Your instructions: The exercise asks you to copy every line below in which "caption" appears.
--- --- ---
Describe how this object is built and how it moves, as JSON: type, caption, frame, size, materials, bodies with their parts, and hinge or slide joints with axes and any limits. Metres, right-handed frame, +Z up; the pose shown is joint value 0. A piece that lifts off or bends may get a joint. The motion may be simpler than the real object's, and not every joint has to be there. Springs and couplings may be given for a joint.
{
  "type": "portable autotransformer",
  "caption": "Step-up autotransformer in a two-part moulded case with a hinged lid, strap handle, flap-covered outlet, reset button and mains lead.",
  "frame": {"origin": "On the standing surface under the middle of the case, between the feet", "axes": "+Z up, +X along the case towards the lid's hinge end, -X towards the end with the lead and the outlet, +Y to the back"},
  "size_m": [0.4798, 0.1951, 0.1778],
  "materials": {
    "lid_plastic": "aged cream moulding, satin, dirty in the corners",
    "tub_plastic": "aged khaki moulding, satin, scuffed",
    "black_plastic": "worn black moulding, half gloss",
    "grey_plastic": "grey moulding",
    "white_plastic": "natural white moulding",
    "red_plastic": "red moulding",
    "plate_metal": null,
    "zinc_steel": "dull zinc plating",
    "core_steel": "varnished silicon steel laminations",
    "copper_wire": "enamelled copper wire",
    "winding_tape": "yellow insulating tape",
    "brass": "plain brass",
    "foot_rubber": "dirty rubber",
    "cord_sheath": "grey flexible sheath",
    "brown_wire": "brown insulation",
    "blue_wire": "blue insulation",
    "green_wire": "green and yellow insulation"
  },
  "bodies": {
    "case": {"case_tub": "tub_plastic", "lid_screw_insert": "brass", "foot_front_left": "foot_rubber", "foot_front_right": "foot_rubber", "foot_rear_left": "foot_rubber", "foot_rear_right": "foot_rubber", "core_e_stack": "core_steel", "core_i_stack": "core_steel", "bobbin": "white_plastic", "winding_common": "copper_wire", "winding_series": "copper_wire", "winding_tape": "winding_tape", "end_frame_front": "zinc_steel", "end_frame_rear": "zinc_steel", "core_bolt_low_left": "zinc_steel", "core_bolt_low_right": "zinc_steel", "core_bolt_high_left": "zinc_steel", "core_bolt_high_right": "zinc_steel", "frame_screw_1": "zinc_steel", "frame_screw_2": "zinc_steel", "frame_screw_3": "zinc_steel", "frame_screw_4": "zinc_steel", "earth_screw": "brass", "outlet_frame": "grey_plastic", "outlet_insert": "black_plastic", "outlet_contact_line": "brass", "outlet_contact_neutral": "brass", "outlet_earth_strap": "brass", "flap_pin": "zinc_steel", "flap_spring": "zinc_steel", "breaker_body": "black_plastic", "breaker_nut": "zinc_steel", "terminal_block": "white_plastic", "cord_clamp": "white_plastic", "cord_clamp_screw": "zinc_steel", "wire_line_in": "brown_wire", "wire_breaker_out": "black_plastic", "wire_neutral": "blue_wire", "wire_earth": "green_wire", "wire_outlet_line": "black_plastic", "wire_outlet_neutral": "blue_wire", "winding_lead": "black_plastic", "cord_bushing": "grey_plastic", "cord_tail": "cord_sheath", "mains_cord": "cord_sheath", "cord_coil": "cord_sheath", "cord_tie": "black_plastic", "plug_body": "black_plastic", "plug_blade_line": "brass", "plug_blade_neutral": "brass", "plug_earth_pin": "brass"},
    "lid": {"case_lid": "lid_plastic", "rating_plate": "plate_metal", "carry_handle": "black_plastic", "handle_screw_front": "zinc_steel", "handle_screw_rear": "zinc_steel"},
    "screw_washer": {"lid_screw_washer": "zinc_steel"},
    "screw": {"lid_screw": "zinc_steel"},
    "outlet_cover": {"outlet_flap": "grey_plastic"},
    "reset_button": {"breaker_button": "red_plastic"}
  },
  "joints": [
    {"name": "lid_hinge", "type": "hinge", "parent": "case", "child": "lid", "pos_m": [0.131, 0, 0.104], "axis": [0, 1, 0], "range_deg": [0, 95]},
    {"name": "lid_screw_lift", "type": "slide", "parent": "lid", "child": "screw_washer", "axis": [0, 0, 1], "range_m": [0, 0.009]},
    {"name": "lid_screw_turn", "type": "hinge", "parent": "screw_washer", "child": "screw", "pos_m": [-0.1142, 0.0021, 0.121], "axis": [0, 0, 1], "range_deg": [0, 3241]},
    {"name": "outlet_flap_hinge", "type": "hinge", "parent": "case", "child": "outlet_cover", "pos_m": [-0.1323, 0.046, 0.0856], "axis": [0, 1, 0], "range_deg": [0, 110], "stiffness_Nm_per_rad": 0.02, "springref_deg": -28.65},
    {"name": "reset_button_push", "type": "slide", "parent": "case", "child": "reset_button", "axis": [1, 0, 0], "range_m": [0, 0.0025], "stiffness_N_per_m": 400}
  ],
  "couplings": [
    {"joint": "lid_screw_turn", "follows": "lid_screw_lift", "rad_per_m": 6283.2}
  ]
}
--- --- ---
Result:
Describe how this object is built and how it moves, as JSON: type, caption, frame, size, materials, bodies with their parts, and hinge or slide joints with axes and any limits. Metres, right-handed frame, +Z up; the pose shown is joint value 0. A piece that lifts off or bends may get a joint. The motion may be simpler than the real object's, and not every joint has to be there. Springs and couplings may be given for a joint.
  "caption": "Step-up autotransformer in a two-part moulded case with a hinged lid, strap handle, flap-covered outlet, reset button and mains lead.",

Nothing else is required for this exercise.